The resist mask 135 is used as a mask and the interlayer dielectric 109 is etched to form the contact holes 110a, 116a, 117a. Subsequently, as depicted in FIG. 29, after the resist mask 135 is removed, a metal wiring layer made of aluminum (Al) is formed to be embedded in the contact holes 110a, 116a, 117a. This metal wiring layer is patterned to leave a portion as the source electrode 110 of the vertical n-channel power MOSFET 121 and portions as the source electrode 116 and the drain electrode 117 of the horizontal p-channel MOSFET 122. On the entire back surface of the semiconductor wafer (the surface on the n+-type drain region side), a back surface electrode 111 is formed as a drain electrode of the vertical n-channel power MOSFET 121. Subsequently, the semiconductor wafer is diced (cut) into individual chip shapes to complete the conventional semiconductor device depicted in FIG. 25.
As a method of manufacturing a single unit of a vertical MOSFET, a method has been proposed that includes performing ion implantation using, as a mask, a contact hole of a MOS transistor to form a high-concentration diffusion region (see, e.g., Japanese Laid-Open Patent Publication No. 2002-057333). As another method of manufacturing a single unit of a vertical MOSFET, the following method has been proposed. In an n−-type epitaxial layer, a p+-type diffusion layer is provided as a back gate region and an n+-type diffusion layer is provided as a drain region. In the p+-type diffusion layer (the back gate region), an n++-diffusion layer is provided as a source region along with a p++-diffusion layer. The p++-diffusion layer is formed by two ion implantation steps according to a shape of a contact hole and has an impurity concentration that is adjusted in a surface portion and a deep portion thereof (see, e.g., Japanese Laid-Open Patent Publication No. 2007-067127).
Nonetheless, there is demand for reductions in the size and cost of a power semiconductor device in which a vertical power semiconductor device and a circuit unit are disposed on a single semiconductor substrate. To meet such demands, studies are being conducted to reduce chip size by reducing the size of the circuit unit (a control/protection circuit of the vertical power semiconductor device) and the vertical power semiconductor device through reduction of ON resistivity (RonA) per unit area; however, the following problem occurs.
If a contact size (a contact area between a metal wiring layer and a p+-type diffusion region) of the horizontal p-channel MOSFET 122 making up a horizontal CMOS for a control circuit is made smaller so as to reduce the size of the circuit unit, this leads to deterioration in contact properties between the metal wiring layer and a semiconductor portion, such as a rise in contact resistivity (i.e., ON resistivity) of the metal wiring layer and the p+-type diffusion region (i.e., the source electrode 116 and the p+-type source region 112, and the drain electrode 117 and the p+-type drain region 113). Therefore, to reduce the size of the circuit unit, measures have to be taken to improve the contact properties between the metal wiring layer and the semiconductor portion of the horizontal p-channel MOSFET 122; however, a problem of increased process cost newly arises.

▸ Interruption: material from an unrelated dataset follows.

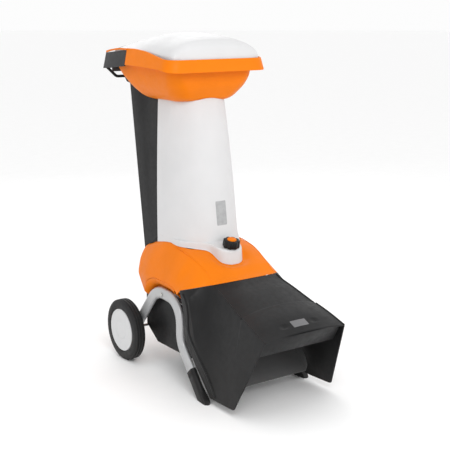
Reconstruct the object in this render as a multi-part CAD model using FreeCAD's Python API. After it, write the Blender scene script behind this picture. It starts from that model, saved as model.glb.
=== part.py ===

On the other, if the resist mask 133 is used for forming the p+-type diffusion region 108 as described above, the vertical n-channel power MOSFET 121 has the following problem. FIGS. 30, 31, and 32 are cross-sectional views of a state in which mask displacement occurs during manufacturing of a conventional semiconductor device. As depicted in FIG. 30, if the position of an open portion 133a of the resist mask 133 for forming the p+-type diffusion region 108 is displaced from a predetermined position (in FIG. 30, mask displacement to the right as indicated by a white arrow), the p+-type diffusion region 108 is formed at a position displaced from the predetermined position by an amount corresponding to the amount of displacement of the resist mask 133.
As depicted in FIG. 31, if the position of the open portion 135a of the resist mask 135 for forming the contact hole 110a is displaced in a direction opposite to the displacement direction of the open portion 133a of the resist mask 133 (in FIG. 31, a mask displacement to the left as indicated by a white arrow), the contact hole 110a is formed at position away from the p+-type diffusion region 108. In this state, the p+-type diffusion region 108 may not be exposed in the contact hole 110a depending on the extent of the mask displacement. In this case, as depicted in FIG. 32, the source electrode 110 (metal wiring layer) does not contact the p+-type diffusion region 108 (a portion indicted by reference numeral 141), and the contact properties deteriorate between the metal wiring layer and the semiconductor portion.
Therefore, to make the source electrode 110 and the p+-type diffusion region 108 contact each other, device design has to be performed using device dimensions that ensure margins for displacement of the resist mask 133 for forming the p+-type diffusion region 108 and the resist mask 135 for forming the contact hole 110a. For example, a width of the contact hole 110a (width in the direction of arrangement of the trench 103; hereinafter, simply referred to as the width) must be set to a wide width obtained by adding a margin for mask displacement. However, particularly in vertical MOSFETs of a trench gate structure having a small cell pitch and contact size, ensuring the margins for mask displacement further inhibits reductions in size.